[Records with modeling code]
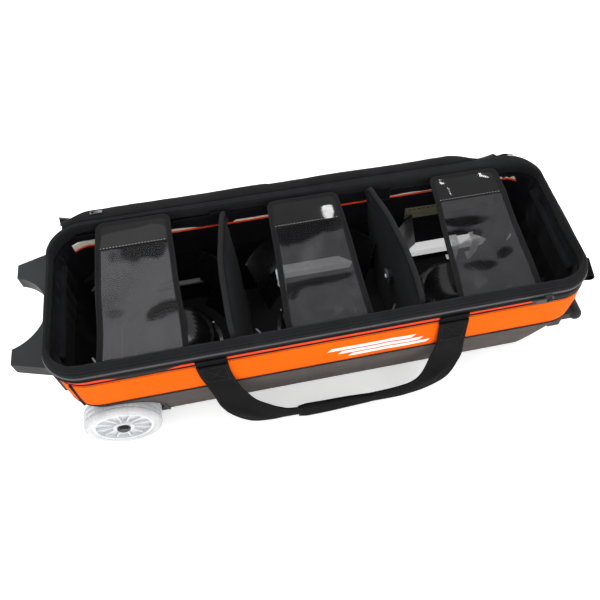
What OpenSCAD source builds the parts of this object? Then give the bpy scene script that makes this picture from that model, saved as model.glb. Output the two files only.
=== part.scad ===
// Three-ball rolling bowling bag, lying on its back with the lid folded open.
// Origin: on the floor under the middle of the base. X runs along the bag, with the
// wheels at -X and the pulling handle at +X. The front wall is at -Y, the lid hinge at +Y.

/* [Body] */
// Length of the body at the rim
body_l = 860; // [840:5:880]
// Width of the body at the rim
body_w = 297; // [294:1:300]
// Height of the rim over the floor
rim_h = 249; // [247:1:252]
// Radius of the body's upright corners
corner_r = 58; // [54:1:60]
// Height of the cord between the bright band and the zipper
seam_hi = 218; // [217:1:219]
// Height of the cord between the bright band and the lower panel
seam_lo = 144; // [143:1:146]
// Height of the tray's underside
base_z = 8; // [8:1:9]
// How far the long sides draw in towards the tray
side_in = 39.5; // [38:0.5:40]
// How far the wheel end draws in towards the tray
left_in = 30; // [26:1:32]
// How far the handle end draws in towards the tray
right_in = 24; // [20:1:26]
// Radius of the sewn cords
piping_r = 2; // [1.5:0.5:2.5]

/* [Walls] */
// Thickness of the outer panels
panel_t = 4; // [3:0.5:4]
// Depth of outer panel and lining together on the long walls
wall_side = 18; // [17:0.5:19]
// Depth of outer panel and lining together on the end walls
wall_end = 9; // [8.5:0.5:12]

/* [Balls] */
// Radius of a bowling ball
ball_r = 108; // [108:0.5:109]
// Distance between neighbouring balls
ball_pitch = 270; // [268:1:272]
// Position along the bag of the middle ball
ball_x = 3; // [0:1:4]
// Height of a ball's centre when it sits in its cup
ball_z = 146; // [145:1:148]
// Outer radius of the curved guards round each ball, at their top edge
guard_r = 139; // [137:0.5:139]
// Height of the top edge of the guards
guard_top = 157; // [150:1:160]

/* [Wheels] */
// Diameter of a wheel
wheel_d = 127; // [125:1:127]
// Width of a tyre
wheel_w = 38; // [34:1:38]
// Position of the wheel axle along the bag
wheel_x = -364; // [-368:1:-362]
// Distance of a wheel's outer face from the middle of the bag
wheel_out = 157.7; // [156:0.1:159]

/* [Pulling handle] */
// Distance of each tube from the middle of the bag
tube_y = 98; // [97:1:99]
// Height of the tubes
tube_z = 74; // [73:1:76]
// Width of the outer tube
tube_w = 20; // [20:1:21]
// Height of the outer tube
tube_h = 16; // [16:1:17]
// Wall of the outer tube
tube_t = 1.2; // [1:0.1:1.2]
// Clearance round each inner stage
tube_gap = 0.4; // [0.3:0.1:0.5]

/* [Lid] */
// Angle by which the lid is folded back from shut
lid_open = 231; // [229:1:231]
// Distance of the lid's fold from the middle of the bag
hinge_y = 160; // [160:1:162]
// Height of the lid's fold
hinge_z = 250; // [250:0.5:251]
// Thickness of the lid
lid_t = 8; // [7:1:9]

/* [Straps] */
// Width of the carry handle webbing
web_w = 49; // [45:1:51]
// Width of a ball strap
strap_w = 136; // [130:1:140]
// Slant of the hanging carry handles away from the wall
carry_slant = 5; // [4:0.5:6]

/* [Hidden] */
$fn = 64;

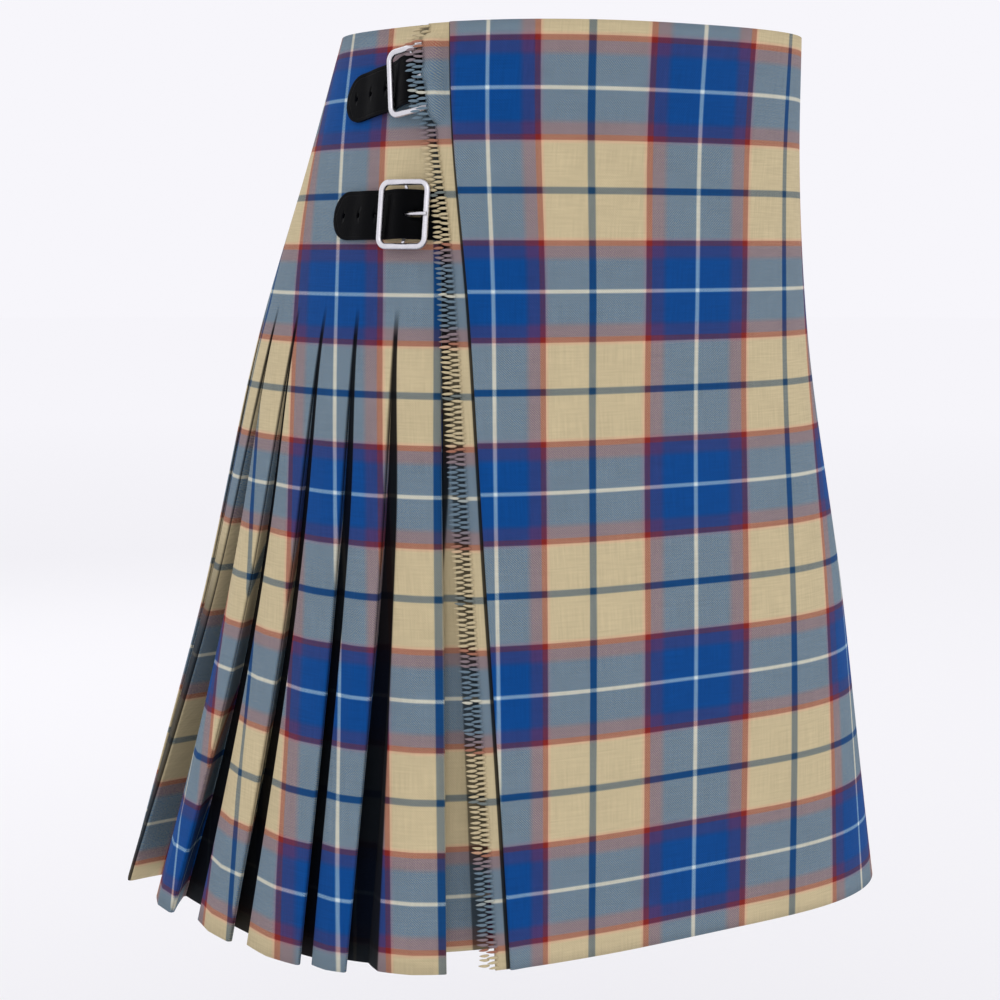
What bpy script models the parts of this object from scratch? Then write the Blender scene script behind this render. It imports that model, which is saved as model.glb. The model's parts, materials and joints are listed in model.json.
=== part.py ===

WHAT YOU NEED TO DO> Extract, please, the lines from the start of the entries above through the one with "hinge at +Y.", both included, reproducing each exactly and adding nothing.

SOLVED EXERCISE>
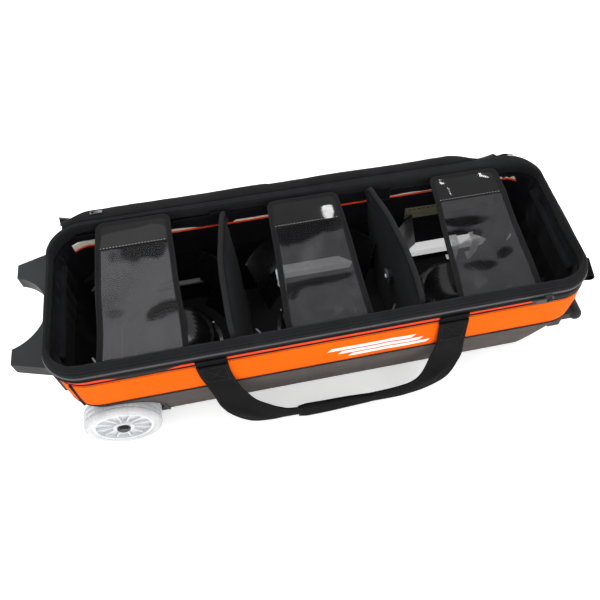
What OpenSCAD source builds the parts of this object? Then give the bpy scene script that makes this picture from that model, saved as model.glb. Output the two files only.
=== part.scad ===
// Three-ball rolling bowling bag, lying on its back with the lid folded open.
// Origin: on the floor under the middle of the base. X runs along the bag, with the
// wheels at -X and the pulling handle at +X. The front wall is at -Y, the lid hinge at +Y.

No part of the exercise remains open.